Mau tidak mau, pendekatan pembangunan yang berbeda mesti diperbincangkan lebih serius. Pasalnya, cuaca ekstrem seperti 2020 dapat berulang kembali di masa depan. Pemaparan dari BMKG mengungkapkan bahwa fenomena siklus hujan ekstrem semakin cepat terjadi. Apabila sebelumnya hujan ekstrem terjadi tiap 10-20 tahun sekali, ke depannya siklus hujan ekstrem diprediksi terjadi hanya dalam kurun waktu tiap lima tahun atau kurang.
“Kita harus menerima bahwa interval curah hujan ekstrem ini akan jadi hal yang wajar,” ucap Leonard Simanjuntak, Direktur Greenpeace Indonesia. “Dalam konteks makro, semua ini adalah dampak alamiah dari perubahan iklim. Dan hingga kini, Indonesia maupun negara-negara di dunia lamban menangani persoalan tersebut.”
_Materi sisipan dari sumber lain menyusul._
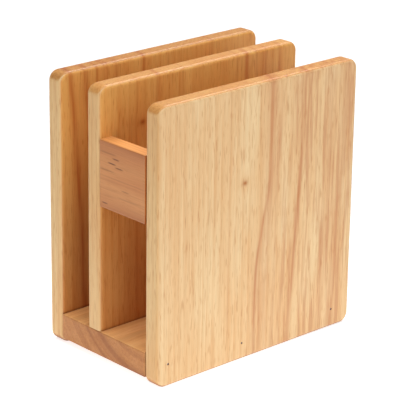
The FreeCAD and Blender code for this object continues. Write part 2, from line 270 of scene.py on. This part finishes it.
class Graph:
    """Builds a material's shader nodes. Each method returns the new node's output socket."""

    def __init__(self, name):
        self.material = bpy.data.materials.new(name)
        self.material.use_nodes = True
        self.tree = self.material.node_tree
        self.surface = self.tree.nodes["Principled BSDF"].inputs

    def node(self, kind, inputs, output=0, **settings):
        made = self.tree.nodes.new("ShaderNode" + kind)
        for setting, value in settings.items():
            setattr(made, setting, value)
        for socket, value in inputs.items():
            self.put(made.inputs[socket], value)
        return made.outputs[output]

    def put(self, socket, value):
        """Link a socket, or set its constant."""
        if isinstance(value, bpy.types.NodeSocket):
            self.tree.links.new(value, socket)
        else:
            socket.default_value = value

    def math(self, operation, *values):
        return self.node("Math", dict(enumerate(values)), operation=operation)

    def add(self, first, second):
        return self.math("ADD", first, second)

    def minus(self, first, second):
        return self.math("SUBTRACT", first, second)

    def times(self, first, second):
        return self.math("MULTIPLY", first, second)

    def larger(self, first, second):
        return self.math("MAXIMUM", first, second)

    def ramp(self, value, low, high, start=0.0, end=1.0):
        """Smooth change from start to end as the value goes from low to high."""
        return self.node("MapRange", {0: value, 1: low, 2: high, 3: start, 4: end},
                         interpolation_type="SMOOTHSTEP")

    def bell(self, *distances):
        """1 at the middle, falling smoothly to 0 within about two units of distance."""
        total = self.times(distances[0], distances[0])
        for distance in distances[1:]:
            total = self.add(total, self.times(distance, distance))
        return self.math("EXPONENT", self.times(total, -1.0))

    def span(self, value, middle, width):
        """Distance of a value from the middle, in widths."""
        return self.times(self.minus(value, middle), 1.0 / width)

    def vector(self, x, y, z):
        return self.node("CombineXYZ", {0: x, 1: y, 2: z})

    def noise(self, place, across, along, seed, detail=1.0):
        """Noise from about 0 to 1 with features of that size across and along the grain."""
        u, v, w = place
        at = self.vector(self.add(self.times(u, 1.0 / across), seed * 3.7),
                         self.times(v, 1.0 / across), self.times(w, 1.0 / along))
        return self.node("TexNoise", {"Vector": at, "Scale": 1.0, "Detail": detail})

    def mix(self, amount, first, second, blend="MIX"):
        """Mix two colours; each is a socket or (red, green, blue)."""
        colours = [value if isinstance(value, bpy.types.NodeSocket) else (*value, 1.0)
                   for value in (first, second)]
        return self.node("Mix", {0: amount, 6: colours[0], 7: colours[1]}, output=2,
                         data_type="RGBA", blend_type=blend)

    def curve(self, value, points):
        """A smooth curve through points of (value, result)."""
        starts, results = zip(*points)
        low, high = min(starts), max(starts)
        floor, ceiling = min(results), max(results)
        made = self.tree.nodes.new("ShaderNodeFloatCurve")
        line = made.mapping.curves[0]
        while len(line.points) < len(points):
            line.points.new(0.5, 0.5)
        for point, (start, result) in zip(line.points, sorted(points)):
            point.location = ((start - low) / (high - low), (result - floor) / (ceiling - floor))
        made.mapping.update()
        self.put(made.inputs["Value"], self.times(self.minus(value, low), 1 / (high - low)))
        return self.add(self.times(made.outputs[0], ceiling - floor), floor)


def colour(red, green, blue):
    """A colour as a screen shows it (0 to 255), in the linear values that shaders take."""
    def linear(value):
        value /= 255
        return value / 12.92 if value <= 0.04045 else ((value + 0.055) / 1.055) ** 2.4
    return tuple(linear(value) for value in (red, green, blue))


def grain_place(graph, axes):
    """Place in millimetres and the surface's direction: both as (across, across, along the grain)."""
    coordinates = graph.tree.nodes.new("ShaderNodeTexCoord")
    split = {}
    for name in ("Object", "Normal"):
        parts = graph.tree.nodes.new("ShaderNodeSeparateXYZ")
        graph.put(parts.inputs[0], coordinates.outputs[name])
        split[name] = [parts.outputs["XYZ".index(axis)] for axis in axes]
    place = [graph.times(part, 1000.0) for part in split["Object"]]
    return place, split["Normal"]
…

Bagi Leonard, pendekatan naturalisasi maupun normalisasi sama-sama punya argumen kuat. Namun, infrastruktur sebaik apapun tidak akan bermakna apa-apa bila persoalan kuncinya — yakni perubahan iklim dan kerusakan lingkungan — tak segera ditangani. “Saat dampak perubahan iklim sudah tidak bisa diputarbalikkan, curah hujan 377 mm/hari seperti kemarin akan menjadi rutin.” Ujar Leonard.
Kabar buruknya, kebijakan-kebijakan pemerintah saat ini justru akan kian memperparah dampak kerusakan lingkungan. Saat ini juga, pemerintah tengah menyusun peraturan Omnibus Law Cipta Lapangan Kerja, yang turut melonggarkan persyaratan perizinan investasi. Salah satu dampak dari perubahan ini adalah dihapuskannya Izin Mendirikan Bangunan (IMB) dan Analisis Mengenai Dampak Lingkungan (AMDAL).
Pemerintah berdalih bahwa langkah ini perlu untuk “memberikan kemudahan berusaha”. Namun, seberapa pentingkah kabar teranyar ini untuk Indonesia, negara yang tengah mengalami darurat ekologis?
“Wacana tersebut preseden yang amat buruk,” kritik Leonard. “Rem kita tinggal sedikit, dan mulai dipreteli semuanya. Tanpa AMDAL, tanpa izin lingkungan, tanpa KPK, akhirnya kita bablas. Kalau dibuat jadi cek kosong, industri ekstraktif yang tidak punya rem akan merusak semua yang tersisa.”
Itupun kalau masih ada yang tersisa, setelah Perang Dunia III meletus dan kita semua terpanggang.